How diet and genetics work together

Studies of identical twins have established that genetics contributes about 30% of disease whilst environmental factors account for the remaining 70%. Environmental factors include toxins, infectious agents, physical trauma, sleep patterns, stress, exercise and diet. Of these diet is by far the biggest environmental factor affecting general health and is also one of the most easily modified. And whilst we manage to avoid traumatic injury and infectious disease through most of our lives no one avoids eating for long.

One of the biggest breakthrough’s in the last two decades has been an understanding of epigenetics – the study of how environmental factors can switch genes on and off. Some of these changes are passed on to offspring, meaning that your parent’s diet influences your health and even the health of your children – which is one of the reasons I ask new patients about their family’s health and diet.

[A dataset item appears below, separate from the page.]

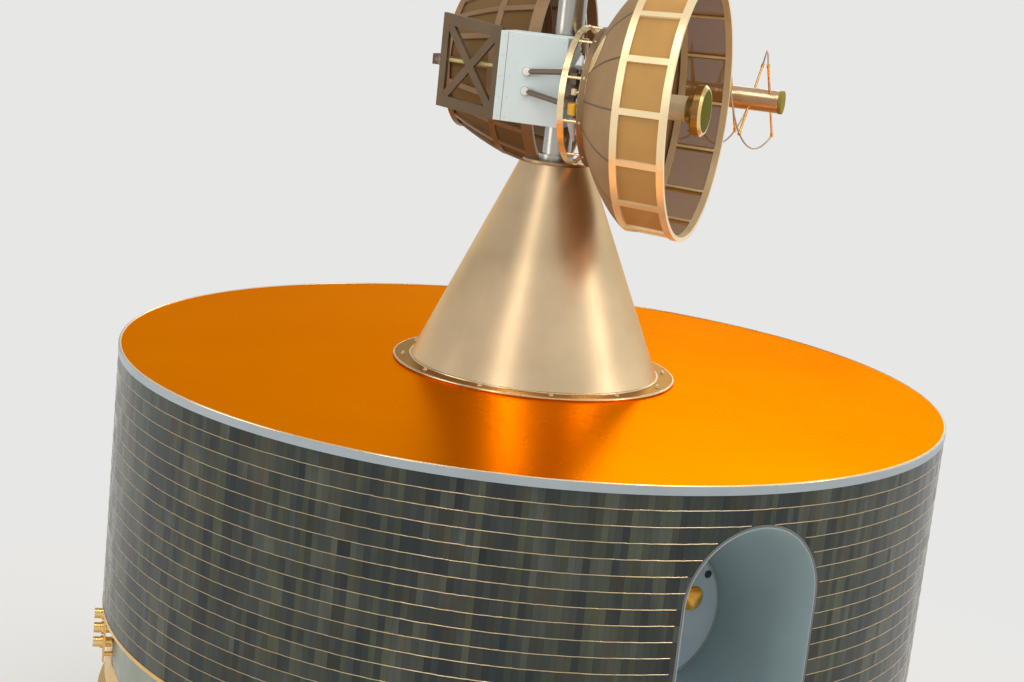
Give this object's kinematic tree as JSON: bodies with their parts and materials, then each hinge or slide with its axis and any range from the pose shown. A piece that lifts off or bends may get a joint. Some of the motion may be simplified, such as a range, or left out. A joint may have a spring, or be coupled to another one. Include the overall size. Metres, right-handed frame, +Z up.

The ability of diet to modify health at the gene expression level is illustrated in the following experiment. Mother lab mice were fed a toxin, bisphenol-A (BPA) which is found in polycarbonate plastics. This induced epigenetic changes in the offspring, making them obese and tending to have a yellow fur colour. This alone is a good example of how environmental factors (toxins) can effect health. What is really interesting is that when the experiment was repeated, but the mother’s diet was supplemented with methyl rich foods (e.g. high in choline, folate & B12) the offspring were more likely to be normal coloured and healthy. In other words the diet was able to undo the damage caused by the BPA toxin.

bpa-mice
Learn more at the University of Utah Learn.Genetics site

Quite simple shifts in diet, even in healthy people, can lead to thousands of genes being switched on and off. This new gene expression can alter the risk of disease or the course of an existing condition. For example, scientists at the Norwegian University of Science and Technology found that when carbohydrates exceed 40% of the energy in a diet (i.e. more than 200g of carbs per day) genes promoting metabolic inflammation are activated. The researchers point out that:

“Genes that are involved in type 2 diabetes, cardiovascular disease, Alzheimer’s disease and some forms of cancer respond to diet, and are up-regulated, or activated, by a carbohydrate-rich diet,”

Studies like these make it clear that diet is pivotal in health management – something that most doctors  and their patients have yet to appreciate. My job is to stay up to date with the science so that I can provide targeted, evidence based dietary advice for my patients to help them get on top of their health.